● What the exercise asks:
Print the data exactly, leaving nothing out.

● Supplied material:
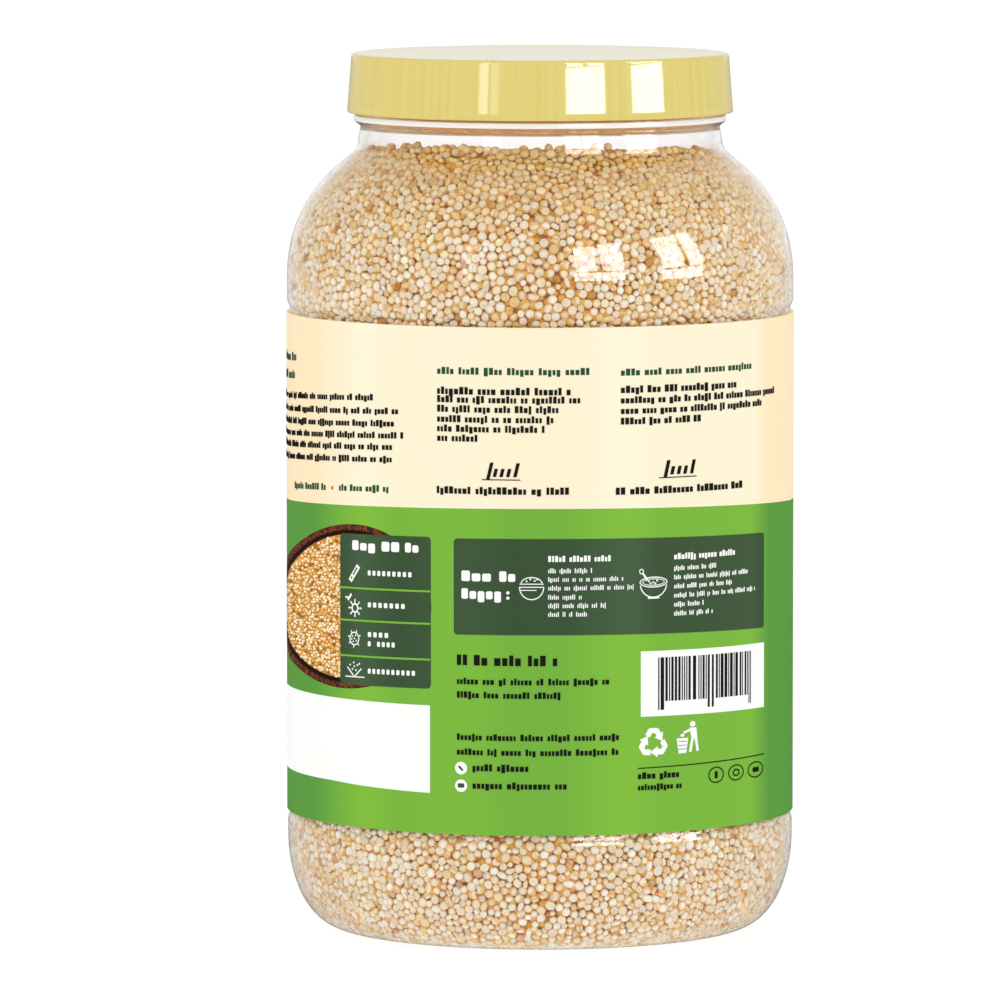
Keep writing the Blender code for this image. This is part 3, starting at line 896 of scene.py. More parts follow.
    # the far side, finished like the shown one: an oval bowl, a dark heading panel and a few leaves
    far = AROUND / 2
    b2, k2, s2 = Print(0.00002), Print(0.000035), Print(0.00003)
    g2, p2, t2, y2 = Print(0.00002), Print(0.000035), Print(0.000035), Print(0.000035)
    bowl_picture((b2, k2, s2, g2, p2, t2, y2), 27.0, rng, lambda x: True, None, (far, 33.5))
    dark.rect(far - 42.0, 76.0, far + 42.0, 91.0, 1.2)
    for k in range(9):
        if k != 4:
            white.rect(far - 33.0 + 7.4 * k, 83.2, far - 33.0 + 7.4 * k + 5.6, 88.4, 1.0)
    white.words(far - 26.0, far + 26.0, 79.0, 1.5, rng, 0.62, (4, 9), 0.8)
    pine.words(far - 24.0, far + 24.0, 98.6, 1.7, rng, 0.66, (4, 9), 0.8)
    sprig = Print(0.00009)
    for side in (-1, 1):
        for lean, foot, tall in ((0.0, 12.0, 40.0), (7.0, 12.0, 27.0), (-7.0, 12.0, 27.0)):
            # a leaf as a row of columns across its width, pointed at both ends
            across = np.linspace(-1, 1, 9)
            mid_u = far + side * 49.0 + lean
            swell = np.sqrt(np.maximum(1 - np.abs(across), 0.0004))
            sprig.columns(mid_u + across * 2.6, foot + tall / 2 - swell * tall / 2, foot + tall / 2 + swell * tall / 2)
            sprig.line(mid_u, foot + 2.0, mid_u, foot - 5.0, 0.6)
    dark.build("print_dark_panels", DARK)
    leaf.build("print_leaf_green", LEAF_INK)
    sprig.build("print_sprigs", SPRIG_INK)
    white.build("print_white", WHITE_INK)
    dark_over.build("print_dark_over", DARK)
    paper.build("print_blank_fields", WHITE_INK)
    black.build("print_black", BLACK_INK)
    pine.build("print_pine", PINE_INK)
    for name, parts, ink in (("rim", (brown, b2), BROWN_INK), ("rim_streaks", (streak, k2), STREAK_INK), ("shade", (shade, s2), SHADE_INK),
                             ("fill", (beige, g2), BEIGE_INK), ("pale", (pale, p2), PALE_INK), ("tan", (tan, t2), TAN_INK),
                             ("golden", (golden, y2), GOLDEN_INK)):
        parts[0].build("print_bowl_%s" % name, ink)
        parts[1].build("print_far_bowl_%s" % name, ink)
    orange.build("print_dot", ORANGE_INK)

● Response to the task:
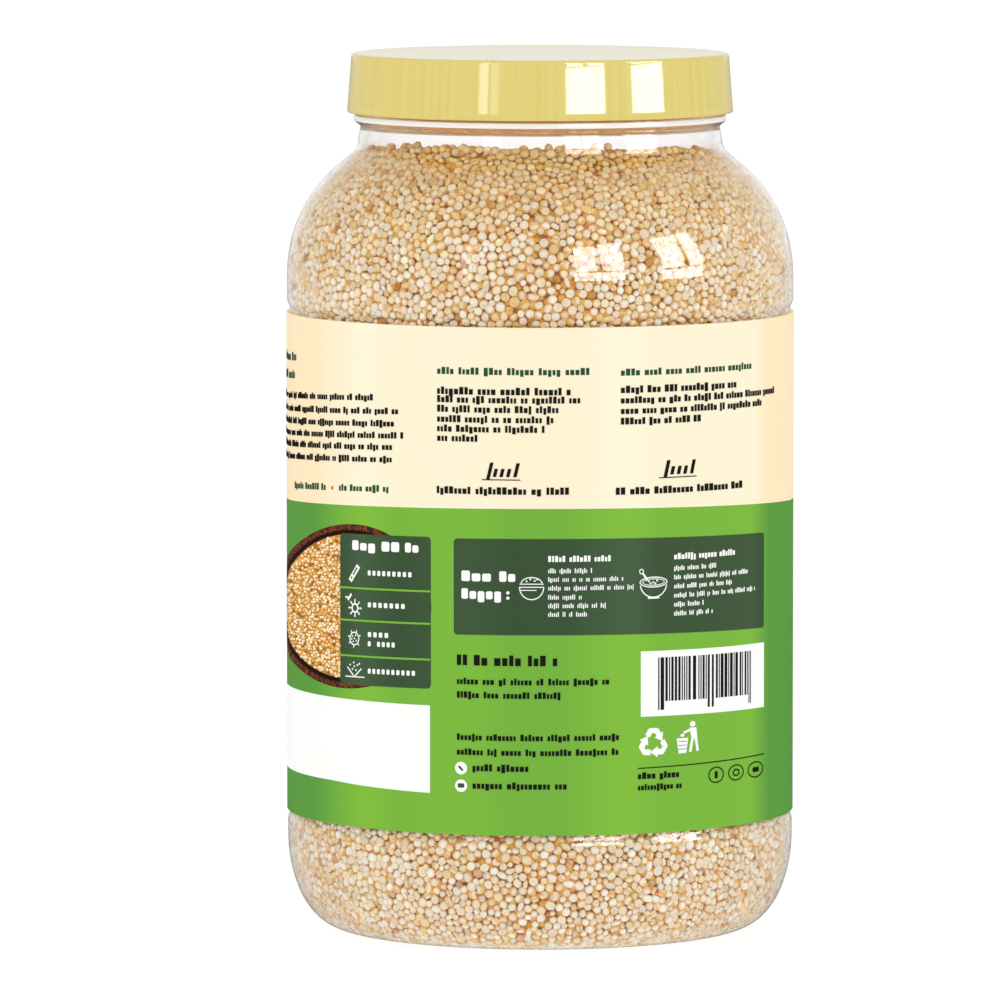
Keep writing the Blender code for this image. This is part 3, starting at line 896 of scene.py. More parts follow.
    # the far side, finished like the shown one: an oval bowl, a dark heading panel and a few leaves
    far = AROUND / 2
    b2, k2, s2 = Print(0.00002), Print(0.000035), Print(0.00003)
    g2, p2, t2, y2 = Print(0.00002), Print(0.000035), Print(0.000035), Print(0.000035)
    bowl_picture((b2, k2, s2, g2, p2, t2, y2), 27.0, rng, lambda x: True, None, (far, 33.5))
    dark.rect(far - 42.0, 76.0, far + 42.0, 91.0, 1.2)
    for k in range(9):
        if k != 4:
            white.rect(far - 33.0 + 7.4 * k, 83.2, far - 33.0 + 7.4 * k + 5.6, 88.4, 1.0)
    white.words(far - 26.0, far + 26.0, 79.0, 1.5, rng, 0.62, (4, 9), 0.8)
    pine.words(far - 24.0, far + 24.0, 98.6, 1.7, rng, 0.66, (4, 9), 0.8)
    sprig = Print(0.00009)
    for side in (-1, 1):
        for lean, foot, tall in ((0.0, 12.0, 40.0), (7.0, 12.0, 27.0), (-7.0, 12.0, 27.0)):
            # a leaf as a row of columns across its width, pointed at both ends
            across = np.linspace(-1, 1, 9)
            mid_u = far + side * 49.0 + lean
            swell = np.sqrt(np.maximum(1 - np.abs(across), 0.0004))
            sprig.columns(mid_u + across * 2.6, foot + tall / 2 - swell * tall / 2, foot + tall / 2 + swell * tall / 2)
            sprig.line(mid_u, foot + 2.0, mid_u, foot - 5.0, 0.6)
    dark.build("print_dark_panels", DARK)
    leaf.build("print_leaf_green", LEAF_INK)
    sprig.build("print_sprigs", SPRIG_INK)
    white.build("print_white", WHITE_INK)
    dark_over.build("print_dark_over", DARK)
    paper.build("print_blank_fields", WHITE_INK)
    black.build("print_black", BLACK_INK)
    pine.build("print_pine", PINE_INK)
    for name, parts, ink in (("rim", (brown, b2), BROWN_INK), ("rim_streaks", (streak, k2), STREAK_INK), ("shade", (shade, s2), SHADE_INK),
                             ("fill", (beige, g2), BEIGE_INK), ("pale", (pale, p2), PALE_INK), ("tan", (tan, t2), TAN_INK),
                             ("golden", (golden, y2), GOLDEN_INK)):
        parts[0].build("print_bowl_%s" % name, ink)
        parts[1].build("print_far_bowl_%s" % name, ink)
    orange.build("print_dot", ORANGE_INK)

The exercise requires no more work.